‘Hey, someone, somewhere mentioned AWS S3 had an outage?’ It is the last day of February over at the Amazon Simple Storage Service team and a team member accidently executed a command which knocked out several important servers which lead to the S3 outage. We would have missed this event, if it hadn’t been for the mass hysteria in the media!
It isn’t the first service issue that AWS has had, and it is not alone. All Cloud service providers experience outages, whether that’s AWS, Google, Azure, Force.com or any other organisation in the sector. It is a fact that if something can fail then at some point it will. With the recent S3 issue there were two types of AWS customers, those who had their own service outages as a result and those who didn’t. (If you’re interested in reading more about February/March problem head over to AWS’s statement on the outage.)
The difference between these two types of AWS customer?
Simply put the reason for these two very different outcomes is down to the individual organisations’ application architecture. Those AWS customers that design single points of failure into services were impacted and furthermore they knew they would be affected, as AWS has never claimed 100 per cent service availability and officially advises customers to architect accordingly. When you build Cloud solutions you have to accept shared responsibility for risk.
In the February’17 S3 incident, the issue was with a single AWS region. Those customers who were impacted had obviously made the business decision that the risk of an outage at AWS was acceptable when compared to the cost of architecting their application to work across regions, across Cloud vendors or using an alternative such as Google App Engine.
The knock on effect to SaaS Vendors
The AWS incident wasn’t restricted to just those AWS customers that had a single point of failure either, there were a number of SaaS vendors whose platforms had varying degrees of issues, the knock on being that their customers were also dragged into the incident.
For these SaaS vendor customers, there is no easy of knowing if their chosen SaaS vendor will or won’t have these issues due to Cloud outages. However, the devil is in the detail and a delve into a Saas vendor’s terms of service will reveal that they, just like their cloud provider, won’t offer a 100 per cent service guarantee. Therefore customers of SaaS vendors also have to assume that they will suffer from unplanned outages and therefore plan accordingly.
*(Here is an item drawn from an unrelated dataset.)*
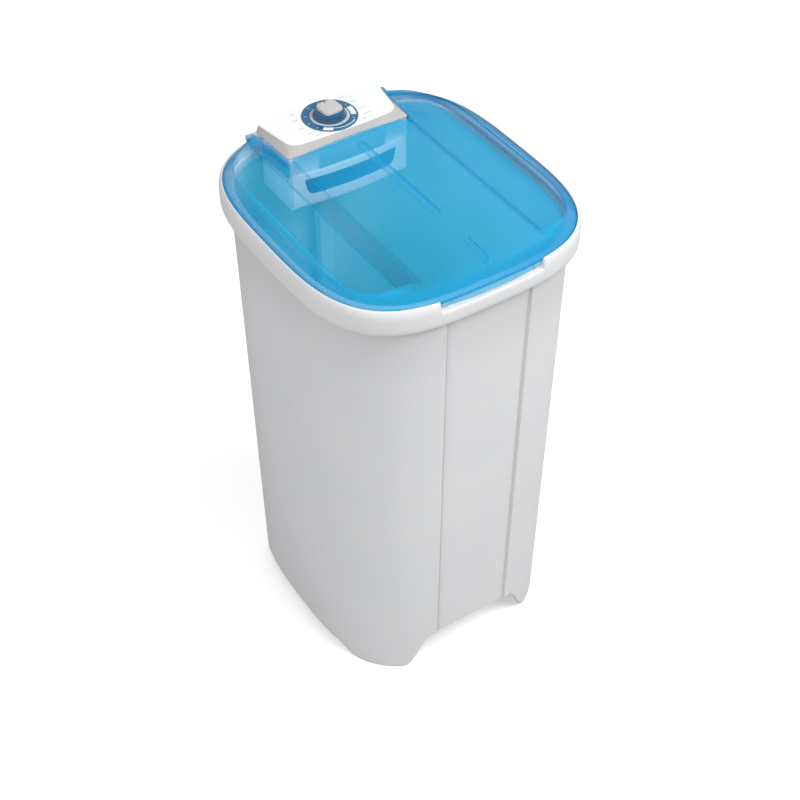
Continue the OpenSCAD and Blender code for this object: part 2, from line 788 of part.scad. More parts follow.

In this particularly large S3 incident, problems were compounded for some SaaS customers as they were relying on those solutions to deal with the initial AWS issue.
Lessons to learn from the AWS S3 outage incident
Outages like the one experienced by AWS should not be seen as a reason to dismiss the Cloud, as the positives generally outweigh the negatives, but it does mean that careful and consider appreciation is needed when utilising it.
- Make sure you understand the implications of your design decisions and have assessed the business risks of those decisions.
- Make sure you understand the concept of shared responsibility and that you architect your services in-line with your risk decisions.
- Make sure you understand the implications of choosing a specific Cloud vendor.
The Cloud is your friend but utilise it correctly
If you are planning to build new or migrate existing services to the Cloud, then take some time to understand and assess the risk. It is vital to have an appreciation of how your services will be deployed on the Cloud and what that means for your organisation, then architect your solution appropriately.
If you already have your services deployed on the Cloud, then make sure you have completed the risk assessment and that your current solution meets your needs. If that hasn’t happened then give it a top priority. If your organisation has changed significantly since you deployed services to the Cloud then re-assess the risks to your organisation and make plans accordingly.
If you have completed your assessment and found that your current solution doesn’t meet your needs then as a matter of urgency you need to look at what can be done to improve your deployment. This may mean that you need to re-architect and refactor elements of your service. Use this as an opportunity to make sure that your services are fully Cloud native.
In addition to thinking about service availability, look at how you are using the elastic nature of cloud computing. If one aspect of your application architecture is compromised there may be other aspects as well that can be improved. A sub-optimal Cloud architecture will result in poor service availability and higher than necessary operating costs.